Gilles Lellouche (centre) in Kompromat. Image courtesy Palace Films

When further research for Kompromat took him and his co-writer, Caryl Ferey, back inside Russia, the country was changed from some 12 years earlier. “It was a different period. There was no war in Europe but you could feel things were moving already.”

“In Russia, they have a fascination for strength and they really think, in fact, that we (in the West) are decadent.  I hope that they are wrong. It’s because we are very open-minded…”

In Salle’s narrative, trouble erupts for Roussel after a dance performance celebrating gay love is staged as a public event hosted by the French cultural centre. Not a well-judged move in a repressive, homophobic regime. Perhaps Mathieu ought to have known that the public display of French cultural freedoms deep in Russia would not be warmly received?

“Mathieu doesn’t want to see that there might be a problem when he invites people for the dance performance. In many ways, he is a little bit weak. He doesn’t want to see the reality of the country around him. Or the reality of his life with his wife. He’s a little bit blind, in fact. He lives in a bubble,” refusing to confront the problems in his marriage to Alice (Elisa Lasowski), before she finally leaves with their daughter.

After a spell inside a Russian gaol, Mathieu is convinced he has no option but to escape, a decision that brings out a very different man,  decisive, alert to his surroundings, quick to improvise

Lellouche is very convincing in the role, as his character arc evolves from that of a man in the process of losing his family and career, to a man of action, a talented improvisor with canny instinct for survival. Why did Lellouche seem right for the role?

“Honestly, because he is so very French! I’ve known him a while, since he had a small role in my very first movie. We wanted someone who the audiences would find it easy to relate to. He is very lost, lost in Russia, lost in facing the mentality. He is a metaphor for us facing Russia and not realising the problem we have. That we are in danger, in a way. At the start, it’s very local, just some local revenge against a guy the Russian authorities don’t like. They don’t like the way he thinks.”

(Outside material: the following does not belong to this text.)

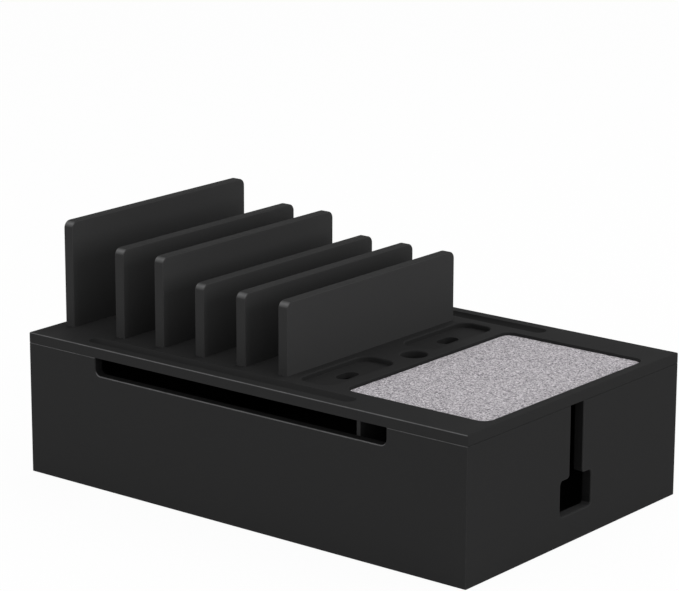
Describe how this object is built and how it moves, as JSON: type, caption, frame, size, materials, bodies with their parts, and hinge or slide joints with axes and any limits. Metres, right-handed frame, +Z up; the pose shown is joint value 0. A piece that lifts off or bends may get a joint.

However, Mathieu is not entirely without friends. We discuss the character of Svetlana, a young Russian woman Mathieu meets, who is hostile towards her father-in-law in the FSB, and angry about what has happened to her husband, Sasha (Daniil Vorobyov), a war veteran who became an amputee in a recent Russian war. She is attracted to Mathieu but still in love with her husband, although on the verge of leaving him.

“She is very Romanesque, and very loyal to her husband. She has an internal fight.” As Svetlana, Joanna Kulig brings a special magic to her role as Matthieu’s lover and enabler. The Polish actress was striking in the film Cold War. “(With Sasha and Svetlana) I wanted to show a very simple family, a simple couple in Russia. I didn’t want the cliche about nice French people fighting against bad Russians. I tried to show how the French ambassador behaved. Not in a very courageous way. And also tried to show that the first victim of the Russian system is, in fact, the Russian people.”

On a lighter note, I mention the ongoing disagreement between Mathieu and Svetlana on the nature of the smile. “It’s true. When you first go to Russia you feel that you are facing pretty tough people because they don’t have the smile that we use a lot. The kind of polite, automatic smile that you have when you meet anyone. Because Russians think that the smile is pretty intimate that you need to keep for the moment when you’re really supposed to smile.”

“It’s pretty interesting. Also, another cultural gap.”